Endris Mohammed: Uber driver who murdered his two children sentenced to life in prison

Father jailed for minimum of 33 years by judge at Birmingham Crown Court after suffocating Saros, eight, and Leanor, six, with petrol-soaked rags

Leonor and Saros Endris, six and eight respectively, who both died of airway obstruction
Leonor and Saros Endris, six and eight respectively, who both died of airway obstruction

A taxi driver who killed his two young children by smothering them with a petrol-soaked rag has been been jailed for life with a minimum term of 33 years.

Endris Mohammed was unanimously convicted last week of the murders of Saros Endris, aged eight, and his six-year-old sister Leanor, who both died of airway obstruction after suffering chemical burns to their faces.

Mohammed was also given a concurrent 10-year sentence at Birmingham Crown Court for the attempted murder of his wife, who was asleep when the 47-year-old killed their children and set fire to their home.

Passing sentence, Mr Justice Gilbart rejected Mohammed's claim to have planned to end his own life before the “terrible criminal enterprise” designed to kill the children and their mother.

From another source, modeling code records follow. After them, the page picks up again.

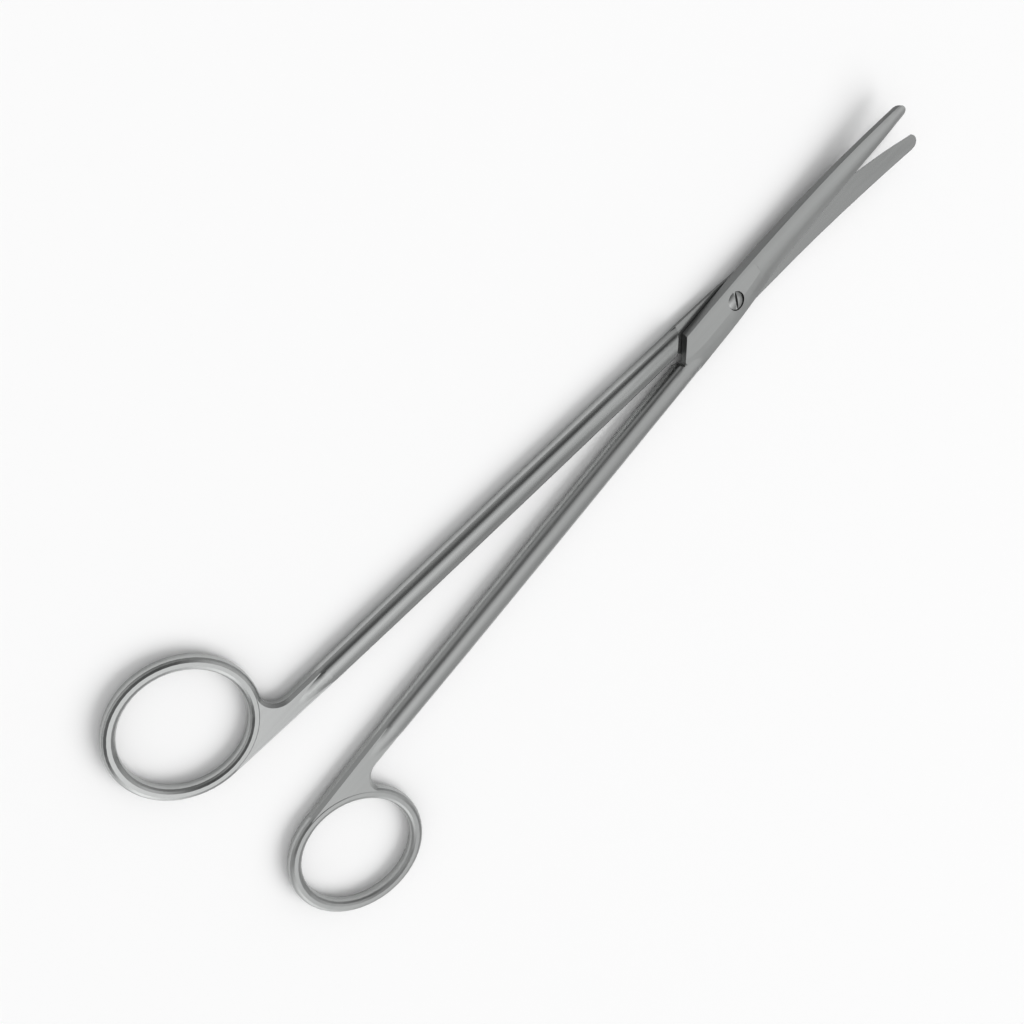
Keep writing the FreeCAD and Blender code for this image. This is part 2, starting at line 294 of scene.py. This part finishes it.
def addWorld():
    # pale to the camera; reflections see a bright far side and a dim camera side
    world = bpy.data.worlds.new("studio")
    world.use_nodes = True
    bpy.context.scene.world = world
    tree = world.node_tree
    tree.nodes.clear()
    path = tree.nodes.new("ShaderNodeLightPath").outputs
    direction = tree.nodes.new("ShaderNodeTexCoord").outputs["Generated"]
    azimuth = math.radians(photoCamera["azimuth"])
    away = tree.nodes.new("ShaderNodeVectorMath")
    away.operation = "DOT_PRODUCT"
    away.inputs[1].default_value = (-math.cos(azimuth), -math.sin(azimuth), 0)
    wire(tree, direction, away.inputs[0])
    spread = mathNode(tree, "MULTIPLY_ADD", away.outputs["Value"], 0.5, 0.5)
    split = axes(tree, direction)
    middle, change = studio["tipwards"]
    tipwards = mathNode(tree, "MULTIPLY_ADD", split[0], change, middle)
    across = product(tree, grayRamp(tree, spread, studio["mirrored"]), tipwards)
    mirrored = mathNode(tree, "MAXIMUM", across, grayRamp(tree, split[2], studio["horizon"]))

    reflected = tree.nodes.new("ShaderNodeBackground")
    wire(tree, mirrored, reflected.inputs["Strength"])
    diffuse = tree.nodes.new("ShaderNodeBackground")
    diffuse.inputs["Color"].default_value = (1, 1, 1, 1)
    diffuse.inputs["Strength"].default_value = studio["diffuse"]
    seen = tree.nodes.new("ShaderNodeBackground")
    seen.inputs["Color"].default_value = (studio["background"],) * 3 + (1,)
    shown = diffuse
    for ray, instead in (("Is Glossy Ray", reflected), ("Is Camera Ray", seen)):
        mixed = tree.nodes.new("ShaderNodeMixShader")
        wire(tree, path[ray], mixed.inputs[0])
        wire(tree, shown.outputs[0], mixed.inputs[1])
        wire(tree, instead.outputs[0], mixed.inputs[2])
        shown = mixed
    wire(tree, shown.outputs[0], tree.nodes.new("ShaderNodeOutputWorld").inputs["Surface"])


print("camera")
addCamera()

print("steel")
satinShadeGroup = buildSatinShadeGroup()
for node, steel in steels.items():
    dress(node, steel)

print("studio")
addFloor()
addLamp("keyLamp", keyLamp)
addLamp("glintLamp", glintLamp)
addWorld()
bpy.context.scene.view_settings.view_transform = "Standard"
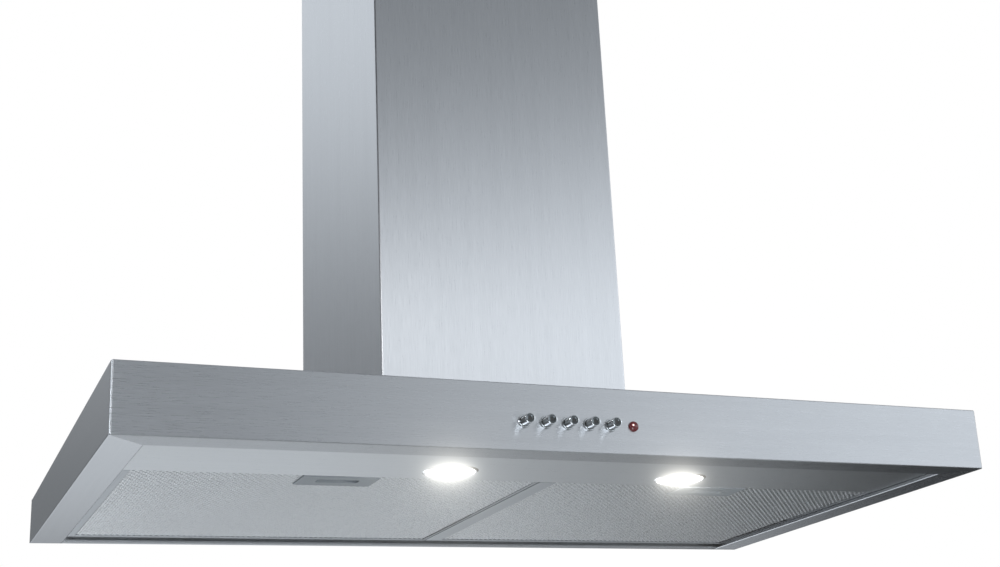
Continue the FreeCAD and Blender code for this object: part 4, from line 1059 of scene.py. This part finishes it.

Mohammed, of Holland Road, Hamstead, Birmingham, tried to murder his wife, Penil Teklehaimanot, by tampering with a gas pipe and setting a fire near their front door in the early hours of 28 October last year.

The former factory worker bought a fuel can and three litres of petrol around 12 hours before the killings and later suffered burns to his head after setting the passenger side of his cab alight.

A two-week trial was told Mohammed, who met his wife in 2006 in Kent after they came to Britain from East Africa as asylum seekers, killed the children during a downstairs sleepover.

After paying tribute to Saros and Leanor as happy, cheerful and engaging children of whom any parent would be justly proud, the judge told Mohammed: “You have deliberately snuffed out their young lives. Their mother escaped death but she must endure that tragic loss as she rebuilds her life. They [the children] loved you, as did your partner. They trusted you implicitly and were enjoying your company even on the night of their murder. You repaid their trust in you by killing them.”

The judge accepted Mohammed was suffering from a depressive illness falling short of diminished responsibility, but said a withdrawal from a cash machine hours beforehand showed he had not intended to take his own life.

As Mohammed showed no sign of emotion in the dock, the judge described the fire at the family home as an attempt to achieve the “destruction” of the three victims in a conflagration.

Mohammed, who appeared in court with his head heavily bandaged, remained seated as the judge said the UK had a long history of welcoming those from abroad fleeing oppression. The judge told Mohammed: “Your partner had established her life here as a refugee from persecution. That safe haven she shared with you and her children was destroyed by you in the most appalling manner imaginable.

“You smothered your children with a petrol-soaked cloth. You told the psychiatrists that you did so to prevent them feeling the ghastly death of being burned alive.

“I give that little credence, as you were prepared to see your partner thus consumed, and took steps by trying to disconnect the gas hose to make the fire greater.”

Before the sentence was passed, defence barrister Timothy Raggatt QC said Mohammed himself was still struggling to understand his actions.